A miracle is considered to be an extraordinary event that reveals divine intervention in human affairs. We often associate miracles with the quick fix, but sometimes miracles take time and involve many people. For example in the stories in the Bible about Jesus feeding 5000 people in one case and 4000 people in another, Jesus took the small amount of food that was available and after giving thanks, gave it to his disciples to distribute to the crowd. We often forget that the involvement of his disciples and distribution of the food were also part of the miracle.

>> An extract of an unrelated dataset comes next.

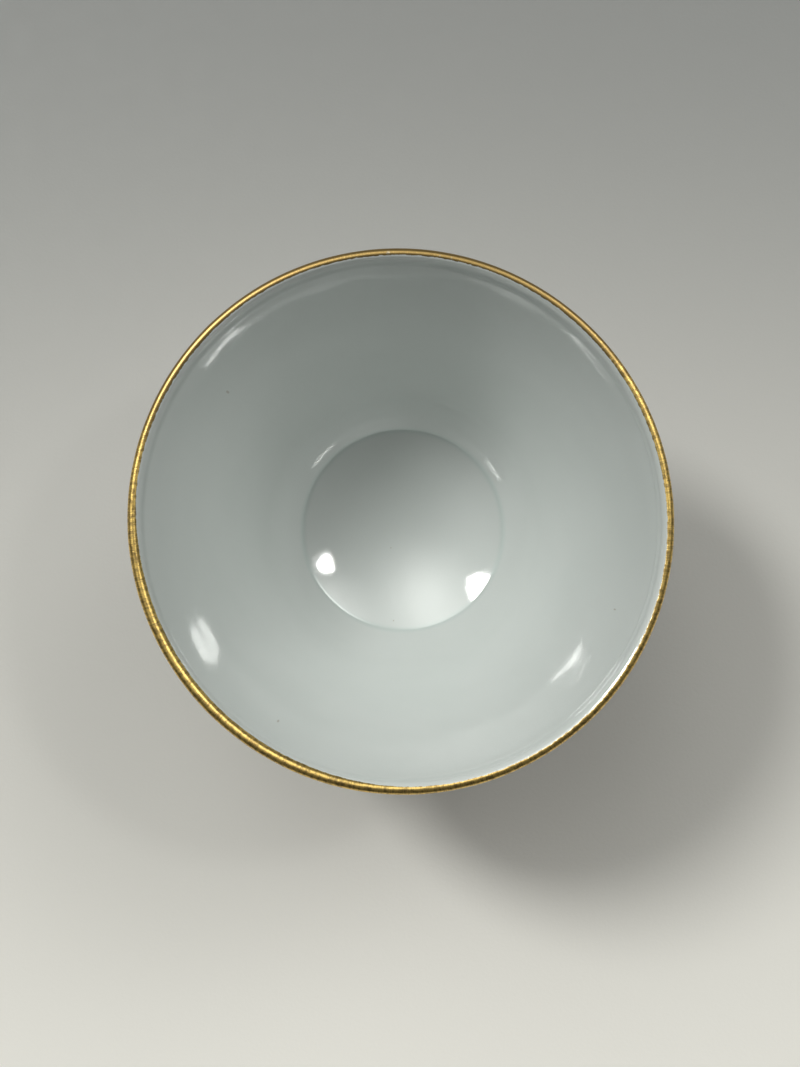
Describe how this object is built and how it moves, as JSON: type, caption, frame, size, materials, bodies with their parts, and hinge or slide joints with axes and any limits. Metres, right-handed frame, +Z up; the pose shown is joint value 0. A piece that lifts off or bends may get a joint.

Over the two thousand year history of Christianity there probably have been many miracles created by the Holy Spirit that are seldom recognized. A recent documentary on Public Television described construction details of some of the great cathedrals of Europe. When you look at their size and intricate carving in stone, they are truly construction miracles but each involved the teamwork of large numbers of people over long periods of time. Walking on the moon and studying Earth from that vantage point is a modern miracle that required the teamwork of a large number of people working a long time. Many would consider the separation of the huge Soviet Union into individual democratic countries another modern miracle.
Christianity today is itself a miracle that involves over two billion followers of Jesus distributed worldwide, working together to improve the quality of life for everyone. Perhaps we need to be more observant and appreciative of the miracles produced by the Holy Spirit that we see around us each day?